Up to 15 images and/or 12 minutes of moving image or sound work
A digital portfolio of recently completed studio work documented through images or other mode of documentation is required.
Your portfolio should be provided in digital format with your application, although you may be asked to bring along originals at the interview. Portfolios should be hosted on a website or service that is publicly accessible via the internet, eg via Vimeo, YouTube, Flickr or your own website.
A PDF document comprising the URL (and password, if necessary) for your portfolio should be uploaded to your application as written work.
The department will not accept portfolios submitted via email.
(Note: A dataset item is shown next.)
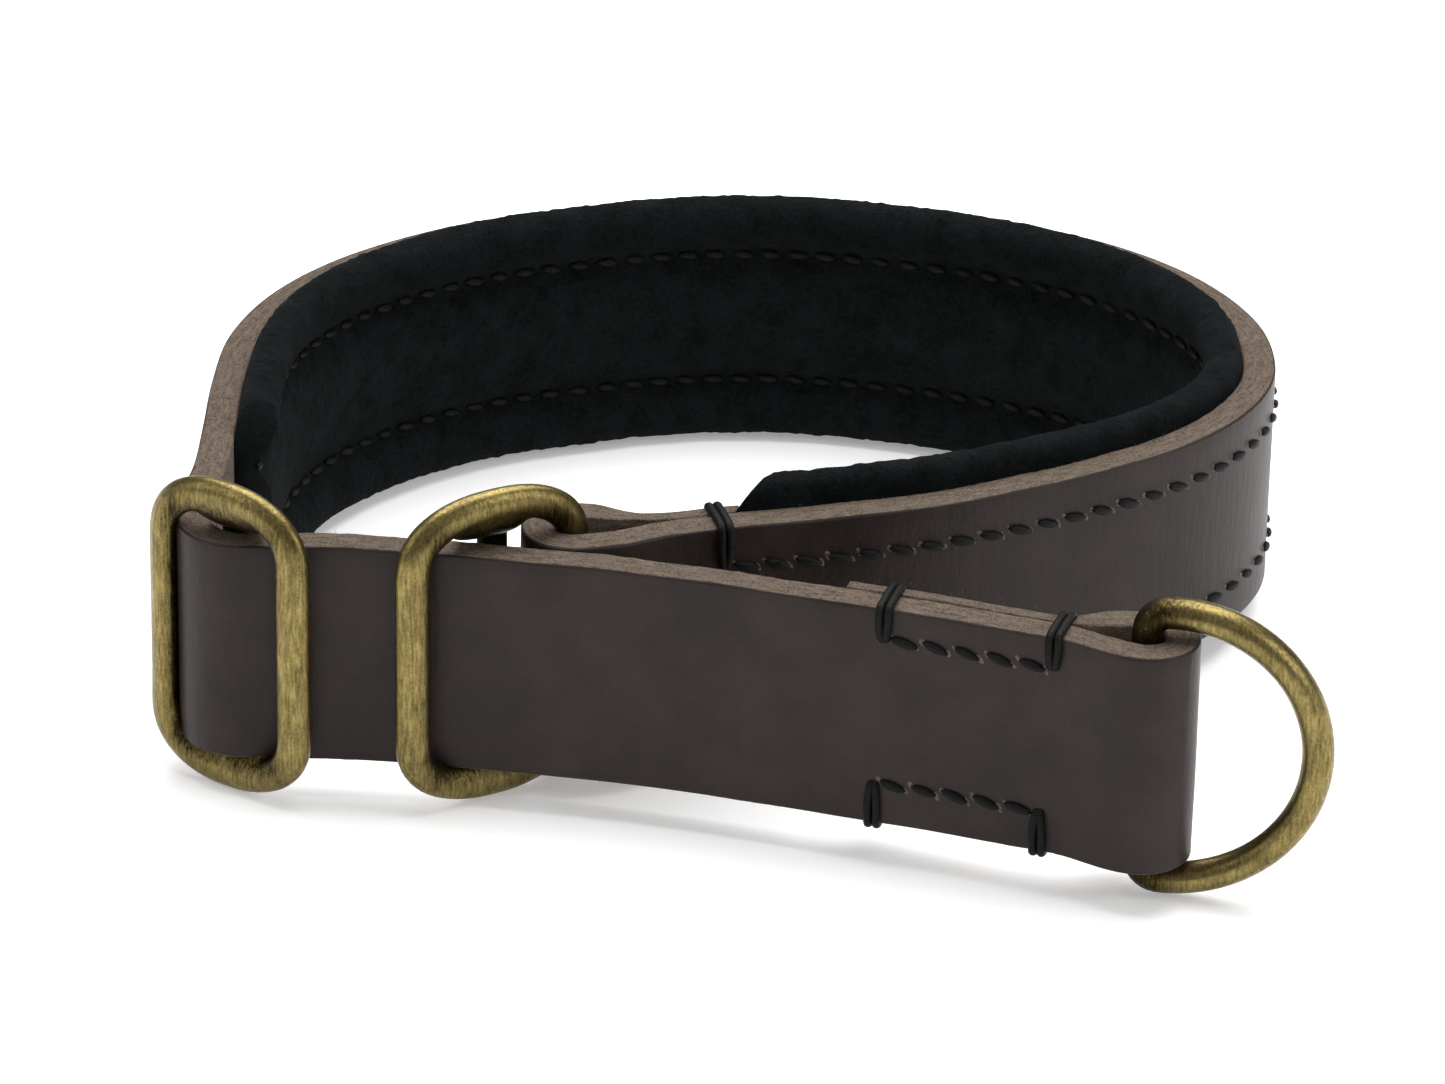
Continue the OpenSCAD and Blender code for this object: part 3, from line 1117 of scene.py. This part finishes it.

If you cannot provide a web-based portfolio, please send an email to firstname.lastname@example.org to discuss alternative arrangements.
Portfolios will be assessed for evidence of creative thinking and artistic accomplishment, and clarity in the exposition of ideas.
References/letters of recommendation:
Three overall, of which at least two must generally be academic
Whilst you must register three referees, the department may start the assessment of your application if two of the three references are submitted by the course deadline and your application is otherwise complete. Please note that you may still be required to ensure your third referee supplies a reference for consideration.
Ideally, you should provide at least two academic references. If you have been out of education for a substantial period of time, you may use up to two professional references relevant to the course.
Your references will support artistic achievement and creativity, intellectual ability, academic achievement, motivation and your ability to work individually and in a group.